### Problem to work on
What number of lines in the material contain the word "hinge"? Give that number alone.

--- Begin Data to process ---

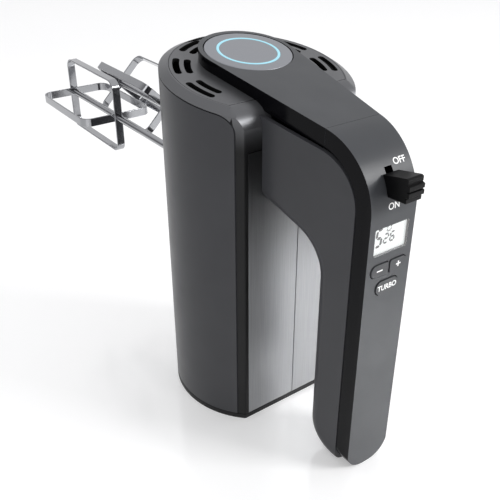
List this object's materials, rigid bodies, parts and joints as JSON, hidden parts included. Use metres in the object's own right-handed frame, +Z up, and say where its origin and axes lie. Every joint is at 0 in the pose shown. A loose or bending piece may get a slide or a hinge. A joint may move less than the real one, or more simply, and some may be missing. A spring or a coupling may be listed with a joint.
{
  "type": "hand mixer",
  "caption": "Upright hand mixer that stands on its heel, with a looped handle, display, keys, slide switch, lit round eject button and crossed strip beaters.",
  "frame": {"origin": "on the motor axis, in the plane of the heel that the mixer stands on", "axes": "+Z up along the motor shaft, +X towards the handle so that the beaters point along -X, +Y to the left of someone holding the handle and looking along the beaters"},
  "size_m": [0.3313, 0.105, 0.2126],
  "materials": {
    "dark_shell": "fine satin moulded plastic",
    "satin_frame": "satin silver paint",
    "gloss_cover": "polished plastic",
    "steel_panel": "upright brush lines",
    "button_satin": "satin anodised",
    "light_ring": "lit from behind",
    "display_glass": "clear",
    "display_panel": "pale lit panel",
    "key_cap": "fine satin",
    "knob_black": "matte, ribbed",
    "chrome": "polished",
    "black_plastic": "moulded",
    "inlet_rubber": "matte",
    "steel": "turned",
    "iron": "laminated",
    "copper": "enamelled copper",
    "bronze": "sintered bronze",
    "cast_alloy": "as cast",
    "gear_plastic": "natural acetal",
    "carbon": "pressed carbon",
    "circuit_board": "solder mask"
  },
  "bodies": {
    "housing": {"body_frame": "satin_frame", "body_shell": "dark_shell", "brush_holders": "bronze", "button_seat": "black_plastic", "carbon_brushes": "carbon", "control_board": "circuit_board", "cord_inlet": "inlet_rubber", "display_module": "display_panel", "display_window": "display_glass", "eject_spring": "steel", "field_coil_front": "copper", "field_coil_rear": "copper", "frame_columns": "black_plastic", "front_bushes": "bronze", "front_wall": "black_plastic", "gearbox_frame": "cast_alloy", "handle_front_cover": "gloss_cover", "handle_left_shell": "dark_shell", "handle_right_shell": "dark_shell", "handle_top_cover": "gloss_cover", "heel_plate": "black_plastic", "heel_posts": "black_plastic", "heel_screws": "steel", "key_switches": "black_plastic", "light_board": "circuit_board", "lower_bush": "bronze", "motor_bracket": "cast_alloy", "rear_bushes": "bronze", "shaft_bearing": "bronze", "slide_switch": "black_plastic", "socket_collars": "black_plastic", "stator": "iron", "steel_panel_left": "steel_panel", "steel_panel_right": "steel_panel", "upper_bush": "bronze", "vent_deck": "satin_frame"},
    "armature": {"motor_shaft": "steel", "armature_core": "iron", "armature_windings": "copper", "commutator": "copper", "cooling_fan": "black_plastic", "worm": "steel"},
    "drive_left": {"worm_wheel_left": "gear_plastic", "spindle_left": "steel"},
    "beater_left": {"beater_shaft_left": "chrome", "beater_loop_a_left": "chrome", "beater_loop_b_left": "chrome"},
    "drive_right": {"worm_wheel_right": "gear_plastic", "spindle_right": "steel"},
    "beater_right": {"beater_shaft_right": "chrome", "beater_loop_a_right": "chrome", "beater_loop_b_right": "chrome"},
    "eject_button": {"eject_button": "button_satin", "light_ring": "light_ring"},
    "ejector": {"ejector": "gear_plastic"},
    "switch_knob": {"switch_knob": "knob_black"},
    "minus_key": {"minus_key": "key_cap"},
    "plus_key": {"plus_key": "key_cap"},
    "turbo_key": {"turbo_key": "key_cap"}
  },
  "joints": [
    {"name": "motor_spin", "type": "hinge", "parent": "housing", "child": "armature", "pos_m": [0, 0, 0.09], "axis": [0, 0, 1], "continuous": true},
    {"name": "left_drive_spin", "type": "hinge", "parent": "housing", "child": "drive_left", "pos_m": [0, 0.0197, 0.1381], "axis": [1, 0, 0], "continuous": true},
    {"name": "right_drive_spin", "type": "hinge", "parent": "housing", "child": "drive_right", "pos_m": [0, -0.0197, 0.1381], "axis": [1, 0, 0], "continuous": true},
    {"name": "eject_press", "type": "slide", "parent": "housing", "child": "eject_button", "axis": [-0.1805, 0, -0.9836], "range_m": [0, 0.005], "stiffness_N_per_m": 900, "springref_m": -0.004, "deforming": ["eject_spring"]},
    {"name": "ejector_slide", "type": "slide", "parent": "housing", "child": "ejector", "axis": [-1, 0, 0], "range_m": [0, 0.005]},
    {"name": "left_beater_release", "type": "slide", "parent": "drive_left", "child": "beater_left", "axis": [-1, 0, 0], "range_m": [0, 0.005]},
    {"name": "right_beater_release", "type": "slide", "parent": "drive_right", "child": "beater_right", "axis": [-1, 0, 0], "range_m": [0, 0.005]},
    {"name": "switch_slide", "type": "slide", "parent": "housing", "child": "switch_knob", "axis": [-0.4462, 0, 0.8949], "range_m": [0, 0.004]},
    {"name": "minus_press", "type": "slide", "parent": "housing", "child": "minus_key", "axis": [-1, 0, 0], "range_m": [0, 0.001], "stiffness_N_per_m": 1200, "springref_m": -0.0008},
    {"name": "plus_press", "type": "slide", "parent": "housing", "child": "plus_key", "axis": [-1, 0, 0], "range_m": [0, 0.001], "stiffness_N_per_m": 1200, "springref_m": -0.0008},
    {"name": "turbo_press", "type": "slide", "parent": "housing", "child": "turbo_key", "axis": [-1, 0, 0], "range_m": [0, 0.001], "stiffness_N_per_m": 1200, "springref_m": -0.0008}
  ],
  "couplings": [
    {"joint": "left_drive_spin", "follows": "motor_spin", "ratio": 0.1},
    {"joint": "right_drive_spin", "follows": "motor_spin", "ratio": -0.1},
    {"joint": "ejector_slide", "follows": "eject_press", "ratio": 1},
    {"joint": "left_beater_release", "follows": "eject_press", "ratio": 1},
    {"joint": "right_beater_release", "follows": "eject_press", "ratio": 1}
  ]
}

--- End Data to process ---
--- Begin Data to process ---

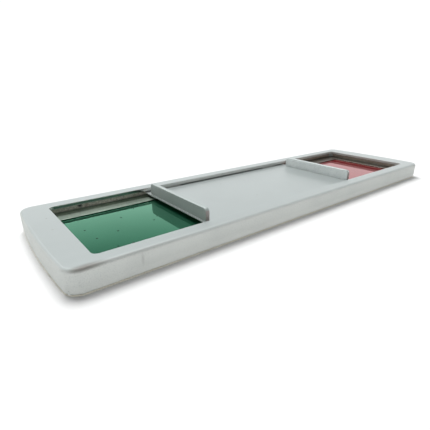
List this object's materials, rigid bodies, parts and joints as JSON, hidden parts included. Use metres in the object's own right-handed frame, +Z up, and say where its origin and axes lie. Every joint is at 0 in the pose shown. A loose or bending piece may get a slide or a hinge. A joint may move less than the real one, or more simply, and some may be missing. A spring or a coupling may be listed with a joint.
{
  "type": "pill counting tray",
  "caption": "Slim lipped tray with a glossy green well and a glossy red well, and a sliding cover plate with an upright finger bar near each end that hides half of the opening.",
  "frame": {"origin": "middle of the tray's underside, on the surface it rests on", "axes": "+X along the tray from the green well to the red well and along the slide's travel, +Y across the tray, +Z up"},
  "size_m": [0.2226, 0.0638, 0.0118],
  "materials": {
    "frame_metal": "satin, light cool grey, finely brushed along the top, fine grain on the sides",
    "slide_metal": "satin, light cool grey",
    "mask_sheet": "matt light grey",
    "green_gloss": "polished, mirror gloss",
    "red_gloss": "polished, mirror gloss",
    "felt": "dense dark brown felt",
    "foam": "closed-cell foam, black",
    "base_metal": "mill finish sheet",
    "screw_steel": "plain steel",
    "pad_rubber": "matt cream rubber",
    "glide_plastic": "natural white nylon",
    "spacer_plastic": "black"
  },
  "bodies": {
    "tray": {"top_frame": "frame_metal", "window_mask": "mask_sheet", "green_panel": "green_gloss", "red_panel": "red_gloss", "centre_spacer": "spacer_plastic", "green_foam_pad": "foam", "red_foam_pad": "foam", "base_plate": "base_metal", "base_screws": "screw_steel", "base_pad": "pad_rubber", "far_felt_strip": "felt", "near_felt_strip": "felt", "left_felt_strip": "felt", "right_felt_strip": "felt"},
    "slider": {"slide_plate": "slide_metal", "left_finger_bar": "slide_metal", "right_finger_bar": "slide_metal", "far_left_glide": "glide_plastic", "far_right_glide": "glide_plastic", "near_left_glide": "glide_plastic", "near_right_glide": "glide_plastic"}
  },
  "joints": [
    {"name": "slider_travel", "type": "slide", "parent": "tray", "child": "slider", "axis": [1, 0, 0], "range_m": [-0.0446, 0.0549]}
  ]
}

--- End Data to process ---

### Solution to this task
5